On avait dit pas les vêtements et pas le physique mais là c’est pas possible.
Voici Jean-Pierre Minella, maire d’Homécourt (54310), MA ville, celle de mes langes lessivables et de mes plus beaux buts dans la cour de l’école Henri Barbusse. Avant de partir étudier, travailler, proche puis loin, Metz, Nancy, Pont-à-Mousson, Poitiers, Bordeaux et Houilles. Mon père me disait toujours, «quand tu seras grand tu devras changer plusieurs fois de boulot et de ville » et il ajoutait péremptoire « fonctionnaire c’est idéal, la paie à la fin du mois et pas de fatigue le soir, le rêve».
Liberté, hérédité, j’écris vos noms.
Jean-Pierre Minella. C’est pas par moquerie que je vous tire son portrait, enfin si mais pas seulement. Cette teinture capillaire, le double anneau annulaire, le téléphone portable made in 2000, la cravate bleue rideau, de travers, le col de chemise déboutonné, cette couperose, cet air de ne pas être là tout en étant ailleurs, valent mieux qu’un long discours sur la fracture sociale qui a englouti Homécourt à la fin des années 70.
Ville à présent hors du temps économique, comme tout un tas de villages photographiés par Depardon.
J’aime les photos de Depardon et les unes du magazine LUI de mon adolescence.
Le camarade Jean-Pierre Minella est élu maire d’Homécourt depuis 1987, exactement l’année de mon départ à un an près. Depuis j’ai couru la France, j’ai découvert la ruralité du Poitou et le tourisme du FUTUROSCOPE, pratiqué la convivialité du sud-ouest et l’héritage des rives de Garonne, je me suis acclimaté du jour au lendemain à la vie parisienne en pavillon de banlieue.

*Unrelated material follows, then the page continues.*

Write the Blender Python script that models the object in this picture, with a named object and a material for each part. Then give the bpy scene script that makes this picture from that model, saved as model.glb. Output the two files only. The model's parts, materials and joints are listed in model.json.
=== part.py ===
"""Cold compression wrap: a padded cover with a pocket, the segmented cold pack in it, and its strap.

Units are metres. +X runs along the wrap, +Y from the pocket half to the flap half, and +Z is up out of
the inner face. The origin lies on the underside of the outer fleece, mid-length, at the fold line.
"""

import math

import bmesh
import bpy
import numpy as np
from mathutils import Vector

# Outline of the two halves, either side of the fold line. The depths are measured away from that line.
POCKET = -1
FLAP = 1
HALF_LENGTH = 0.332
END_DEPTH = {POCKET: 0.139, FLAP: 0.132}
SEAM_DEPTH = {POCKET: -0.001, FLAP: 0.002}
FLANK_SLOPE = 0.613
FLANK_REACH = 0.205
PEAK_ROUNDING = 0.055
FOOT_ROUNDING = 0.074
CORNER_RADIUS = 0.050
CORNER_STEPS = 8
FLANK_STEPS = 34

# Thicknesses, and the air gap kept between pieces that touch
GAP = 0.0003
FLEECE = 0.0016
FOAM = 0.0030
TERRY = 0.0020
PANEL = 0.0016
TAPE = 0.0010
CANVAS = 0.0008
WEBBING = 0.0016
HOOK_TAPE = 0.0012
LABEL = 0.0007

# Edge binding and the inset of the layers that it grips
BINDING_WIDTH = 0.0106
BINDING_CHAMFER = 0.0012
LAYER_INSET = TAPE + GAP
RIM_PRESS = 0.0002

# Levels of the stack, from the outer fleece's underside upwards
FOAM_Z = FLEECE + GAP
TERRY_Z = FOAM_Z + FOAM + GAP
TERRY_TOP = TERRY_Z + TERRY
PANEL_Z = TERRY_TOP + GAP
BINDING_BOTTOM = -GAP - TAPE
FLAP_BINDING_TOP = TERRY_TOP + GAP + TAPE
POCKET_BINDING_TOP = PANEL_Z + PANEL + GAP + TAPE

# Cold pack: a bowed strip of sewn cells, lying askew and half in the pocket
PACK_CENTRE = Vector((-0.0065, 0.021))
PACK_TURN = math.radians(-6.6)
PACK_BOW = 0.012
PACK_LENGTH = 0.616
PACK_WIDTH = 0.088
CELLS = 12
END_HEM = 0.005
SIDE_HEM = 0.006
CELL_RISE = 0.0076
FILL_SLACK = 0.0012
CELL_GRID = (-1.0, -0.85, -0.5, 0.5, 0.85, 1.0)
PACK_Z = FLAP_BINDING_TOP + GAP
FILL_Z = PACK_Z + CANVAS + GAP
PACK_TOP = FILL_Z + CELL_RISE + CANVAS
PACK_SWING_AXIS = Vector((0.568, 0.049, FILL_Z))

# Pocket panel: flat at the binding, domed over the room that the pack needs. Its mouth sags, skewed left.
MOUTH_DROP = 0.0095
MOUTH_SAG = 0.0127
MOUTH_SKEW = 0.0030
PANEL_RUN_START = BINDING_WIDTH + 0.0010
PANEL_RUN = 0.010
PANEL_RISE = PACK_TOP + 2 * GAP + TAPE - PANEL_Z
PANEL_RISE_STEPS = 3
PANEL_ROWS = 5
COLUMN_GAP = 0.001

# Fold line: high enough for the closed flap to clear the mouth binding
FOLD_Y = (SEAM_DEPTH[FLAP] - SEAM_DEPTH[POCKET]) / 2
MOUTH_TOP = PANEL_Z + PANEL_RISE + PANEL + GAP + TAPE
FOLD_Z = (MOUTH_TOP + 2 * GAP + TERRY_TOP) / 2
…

Jean-Pierre Minella est resté, il a fait carrière sans vivre nulle part ailleurs. Naître et mourir au pays. Comme avant. Ancien sidérurgiste et actuel cumulard, le camarade gagne plutôt bien sa vie, 8 163€ mensuel (clic). Un salaire de cadre supérieur pour cet élu du peuple. Grâce à lui, à l’inertie collective dont il est la photographie, pour le prix d’un studio sur le Champs de Mars à Paris, vous achetez 400 m2 et une piscine à Homécourt (clic).
Que connait-il d’aujourd’hui, du management participatif, d’Internet, de la téléréalité ou des exoplanètes, cet homme d’appareil autrefois communiste? A qui parle-t-elle vraiment cette image kitchissime?
En 27 ans de mandat et sans que Jean-Pierre M. n’y soit pour rien, c’est dire s’il justifie sa rémunération, la ville a perdu beaucoup d’habitants, l’essentiel de ses commerces et de ses forces vives que j’incarne à merveille. Un bon bilan. Ce qui a valu à Jean-Pierre Minella d’être réélu en 2014 avec 100% des suffrages exprimés dès le 1er tour, sans opposition aucune. Avec une abstention de 60% (clic).
La ville est morte économiquement. Socialement. Politiquement aussi. A quoi servent les élus. Jusqu’au site Internet de la ville, défraîchi, démodé, daté, qui n’en finit pas de montrer que la ville telle qu’elle est (clic) depuis la capitale.
Arrivé à ce stade je réalise être écrasé par le poids historique de ce billet, je ne sais pas où je veux en venir ni pourquoi j’en suis là. Trop d’émotions, trop de distance, trop d’incompréhension. Homécourt comme Capri, c’est fini, même les trains ne sifflent plus trois dans la gare abandonnée. Alors à quoi rêvent les jeunes homécourtois ? Les vieux d’usine et de crassier, mais les jeunes ? Que peut leur promettre François Hollande depuis Florange et la vallée de la Fensch ?
Encore que. Si ça se trouve vous êtes heureux, jeunes homécourtois, et je surinterprète une photo ringarde et un site Internet pourri.
Jeunes homécourtois je vous lance un cri du cœur, virez votre maire ou relookez le dedansdehors, pétitionnez pour une refonte du site web, promouvez votre ville, y a un coup à jouer avec le slow time, vous êtes tellement en dehors de la wave que c’est jouable. Inspirez-vous de la réussite de l’illustre fils du pharmacien Fabien Pénone, aujourd’hui conseiller diplomatique de François Hollande, Russie, Balkans, ex-CEI, Amériques, politiques extérieure de l’Union européenne (clic).
Oubliez la sidérurgie et mon départ en 1986.
Je ne reviendrai pas, tenez-vous le pour dit, alors il faut tourner la page même si un mec à double bagouse est lourdement collé dessus.